Alors qu’il a à peine 40 ans, sa vie bascule. « Je suis rattrapé par la réalité de la vie : cancer, VIH, hépatite. Au lieu de gérer ma croissance professionnelle, j’ai dû gérer ma décroissance sociale », se souvient-il.
Des malades chroniques aujourd’hui experts et acteurs du système de santé « Mon parcours se résume entre un avant et un après. Cette situation est d’une extrême violence. Je me suis alors posé la question de savoir comment transformer ma faiblesse en force en connaissant mes maladies et comment vivre avec. » Il découvre l’empowerment, dans la littérature francophone le « pouvoir d’agir ». Chaque individu, chaque communauté, où qu’il se situe dans l’échelle sociale, possède des ressources et doit pouvoir les utiliser pour améliorer ses conditions d’existence et tracer la route vers plus d’équité.
Éric Salat découvre l’université des patients, Pierre et Marie Curie (UPMC), première université à proposer une offre de formation diplômante française en éducation thérapeutique ouverte aux patients. Des malades chroniques peuvent ainsi devenir experts de leur pathologie et acteurs du système de santé.

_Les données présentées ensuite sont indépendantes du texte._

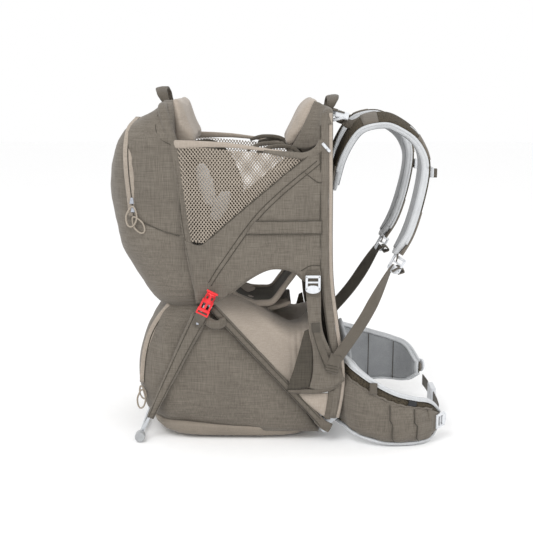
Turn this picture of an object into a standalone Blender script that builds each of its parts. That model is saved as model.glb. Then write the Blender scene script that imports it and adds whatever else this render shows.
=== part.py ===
"""Framed child carrier backpack.

Metres, +Z up, +X forward for the wearer, +Y to the wearer's left.
The origin lies on the underside of the lower bag, where the carrier stands.
"""
import math

import bmesh
import bpy
from mathutils import Matrix, Vector

# ---- driving dimensions -------------------------------------------------
FRAME_HALF_WIDTH = 0.150      # centre of the side tubes
FRAME_TOP = 0.645             # centre of the top bar
FRAME_BOTTOM = 0.049
FRAME_TUBE = 0.006            # tube radius
HOOP_TUBE = 0.006
KICK_WIRE = 0.0035
PIN_RADIUS = 0.0037
EYE_RADIUS = 0.009
FIT = 0.0003                  # clearance of a running fit or a touching face
AIR = 0.0015                  # clearance between parts that pass each other

BASE_PIVOT = Vector((0.162, 0.0, 0.030))
CROSSING = Vector((-0.071, 0.0, 0.287))
HOOP_RIM = Vector((-0.131, 0.0, 0.596))
HOOP_TOP = Vector((-0.153, 0.0, 0.660))
FOOT = Vector((-0.209, 0.0, 0.0105))
FOOT_RADIUS = 0.010

PANEL_THICKNESS = 0.010
FABRIC = 0.0025
BAG_REAR = -0.267
BAG_HALF_WIDTH = 0.136
BOOT_HALF_WIDTH = 0.126
SEAT_HEIGHT = 0.232            # middle of the seat
STRAP_WIDTH = 0.062
STRAP_THICKNESS = 0.014
STRAP_HALF_GAP = 0.090        # strap centre to the middle plane
WING_THICKNESS = 0.013
WING_HALF_SPREAD = 0.164
WEBBING_WIDTH = 0.025
WEBBING = 0.002
LOCK_SIZE = (0.032, 0.024, 0.005)
BUCKLE_LENGTH = 0.026
BUCKLE_WIDTH = 0.028
BUCKLE_THICKNESS = 0.010
GRIP_WIDTH = 0.024

SIDES = {"left": 1.0, "right": -1.0}
SMOOTH_ANGLE = math.radians(40)

for old in list(bpy.data.objects):
    bpy.data.objects.remove(old, do_unlink=True)

carrier = bpy.data.collections.new("child_carrier")
bpy.context.scene.collection.children.link(carrier)
cutters = bpy.data.collections.new("cutters")
bpy.context.scene.collection.children.link(cutters)


# ---- materials ----------------------------------------------------------
def make_material(name, colour, roughness, metallic=0.0):
    material = bpy.data.materials.new(name)
    material.use_nodes = True
    shader = material.node_tree.nodes["Principled BSDF"]
    shader.inputs["Base Color"].default_value = (*colour, 1.0)
    shader.inputs["Roughness"].default_value = roughness
    shader.inputs["Metallic"].default_value = metallic
    material.diffuse_color = (*colour, 1.0)
    return material


SHELL = make_material("shell_fabric", (0.22, 0.19, 0.15), 0.85)
LINING = make_material("lining_fabric", (0.42, 0.36, 0.30), 0.85)
MESH = make_material("window_mesh", (0.45, 0.40, 0.34), 0.8)
PADDING = make_material("pad_fabric", (0.25, 0.26, 0.26), 0.9)
WEB = make_material("webbing", (0.16, 0.14, 0.11), 0.8)
RED = make_material("lock_plastic", (0.70, 0.03, 0.03), 0.4)
GREY = make_material("buckle_plastic", (0.62, 0.64, 0.66), 0.4)
ALLOY = make_material("frame_alloy", (0.60, 0.61, 0.62), 0.35, 1.0)
STEEL = make_material("wire_steel", (0.55, 0.56, 0.57), 0.3, 1.0)
RUBBER = make_material("foot_rubber", (0.45, 0.46, 0.47), 0.7)
ZIP = make_material("zip_metal", (0.20, 0.17, 0.14), 0.5)


# ---- shape helpers ------------------------------------------------------
def add_object(name, data, material, collection=carrier):
    item = bpy.data.objects.new(name, data)
    collection.objects.link(item)
    if material is not None:
        data.materials.append(material)
    return item


def mesh_object(name, bm, material, collection=carrier):
    mesh = bpy.data.meshes.new(name)
    bm.to_mesh(mesh)
    bm.free()
    return add_object(name, mesh, material, collection)


def smooth_faces(item, angle=SMOOTH_ANGLE):
    item.data.shade_smooth()
    item.data.set_sharp_from_angle(angle=angle)
    return item


def smooth_path(points, steps=4):
    """Points along a smooth curve that passes through the given ones."""
    points = [Vector(p) for p in points]
    padded = [points[0] * 2 - points[1]] + points + [points[-1] * 2 - points[-2]]
    path = []
    for i in range(1, len(padded) - 2):
        a, b, c, d = padded[i - 1:i + 3]
        for step in range(steps):
            t = step / steps
            path.append(0.5 * (2 * b + (c - a) * t
                               + (2 * a - 5 * b + 4 * c - d) * t * t
                               + (3 * b - a - 3 * c + d) * t ** 3))
    path.append(points[-1])
    return path


def arc(centre, radius, start, end, steps, plane="yz", x=0.0):
    """Points on a round corner, angles in degrees."""
    points = []
    for i in range(steps + 1):
        angle = math.radians(start + (end - start) * i / steps)
        u = centre[0] + radius * math.cos(angle)
        v = centre[1] + radius * math.sin(angle)
        points.append(Vector((x, u, v)) if plane == "yz" else Vector((u, x, v)))
    return points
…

Aujourd’hui, il est en charge d’une formation diplômante de « démocratie en santé ». « J’en attends une montée en puissance de la parole des usagers du système de soins de façon plus démocratique. Ce diplôme doit donner la capacité à des gens de bonne volonté d’apprendre dans la bienveillance à changer une société autour de soi au travers du passage à la formation et à l’information. Pour moi, cette démarche est l’essence même de ma vie, elle m’a rendu ma fierté par rapport à tout ce que j’ai connu et surtout, je n’oublie pas que je suis un survivant ! »
« L’innovation thérapeutique et technologique a été telle que nous sommes passés de malade couché, à debout, en moins de 30 ans. Notre espérance de vie a explosé, notamment celle des personnes atteintes de cancers ou de pathologies qui entrainaient systématiquement une fin plus courte que la moyenne. Or sociologiquement, le problème n’a pas été anticipé, d’où la véritable nécessité des patients ressources pour, sans doute à terme, redonner un sens à la vie de personnes qui se demandent « mais pourquoi ai-je fait tout cela ».
La maladie n’est jamais anecdotique dans le parcours des personnes. A une époque où l’on parle de trans-humanisme et où l’on peut envisager de vivre 150 à 1 000 ans (selon le Dr Laurent Alexandre), il faut donner un sens à la vie. C’est en cela que les patients ressources, experts, pairs, usagers... sont nécessaires au système, il faut des intermédiations », affirme Eric Salat.